Good journals are towards the top left, and apart from Ecology Letters and Science we also have Ecological Monographs on the shortlist because it has a slightly shorter time in review than most journals with similar impact factors.  Although I wonder how large that difference is relative to sampling error (would it come out to the left of the pack next year too?)...

Next graph is Impact Factor vs Acceptance rate:
There is a slightly stronger negative association this time (r=-0.6).  I vaguely remember a bulletin article a few years ago suggesting no relation between impact factor and acceptance rate - that article used a small sample size and made the classic mistake of assuming that no evidence of a relationship means no relationship.  Well given some more data clearly there is a relationship. 

This time we are looking for papers towards to top-right.  The journal fitting the bill is by far the biggest outlier, PLoS ONE - a journal with a different editorial policy to most that reviews largely for technical correctness rather than for novelty.  It ends up with quite a high acceptance rate, and nevertheless manages a pretty high impact factor.  But its impact factor was calculated across all disciplines, what is it when limited to just ecology papers?

So anyway, from looking at the raw data and taking it at face value, what would be your publishing strategy?  A sensible (and relatively common) strategy is to first go for a high impact journal (or two) with relatively short turnaround times, which Ecology Letters is known for, and when you get tired/discouraged by lack of success, or when just trying to squeeze a paper out quickly, PLoS ONE is a good option.  This is pretty much what the paper said using fancy metrics, I guess it is reassuring to get the same sort of answer from eyeballing scatterplots of the raw data.

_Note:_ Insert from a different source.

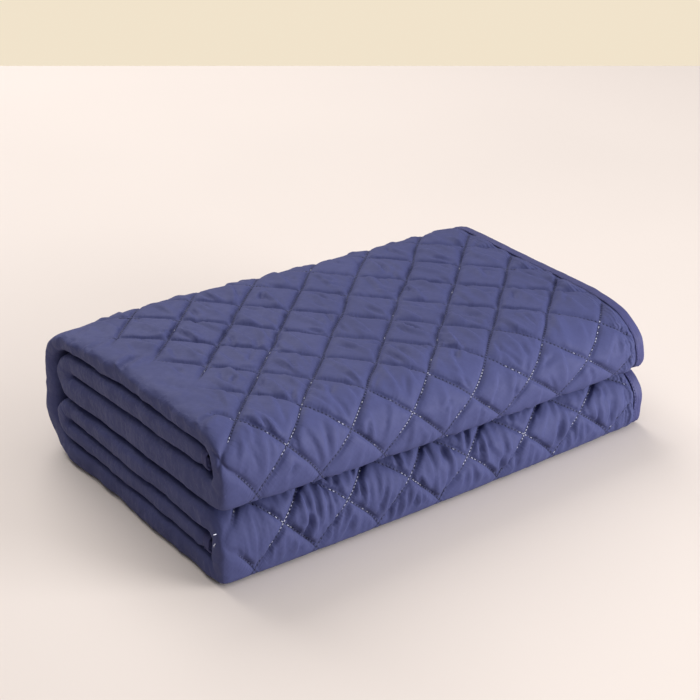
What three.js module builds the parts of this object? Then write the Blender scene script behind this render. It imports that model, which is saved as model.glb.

There are a few simplifying assumptions in this discussion and in the paper itself - a key one is that all paper are treated as equal, when in fact some are more likely to be accepted than others, and some are more suited to some journals than others.  There are assumptions like citations being the be-all and end-all, and the modelling in the original paper further assumed that the citations a paper will get are a function of the journal it is published in alone, and not to do with the quality of the paper that is published.  But it's all good fun and there are certainly some lessons to be learnt here.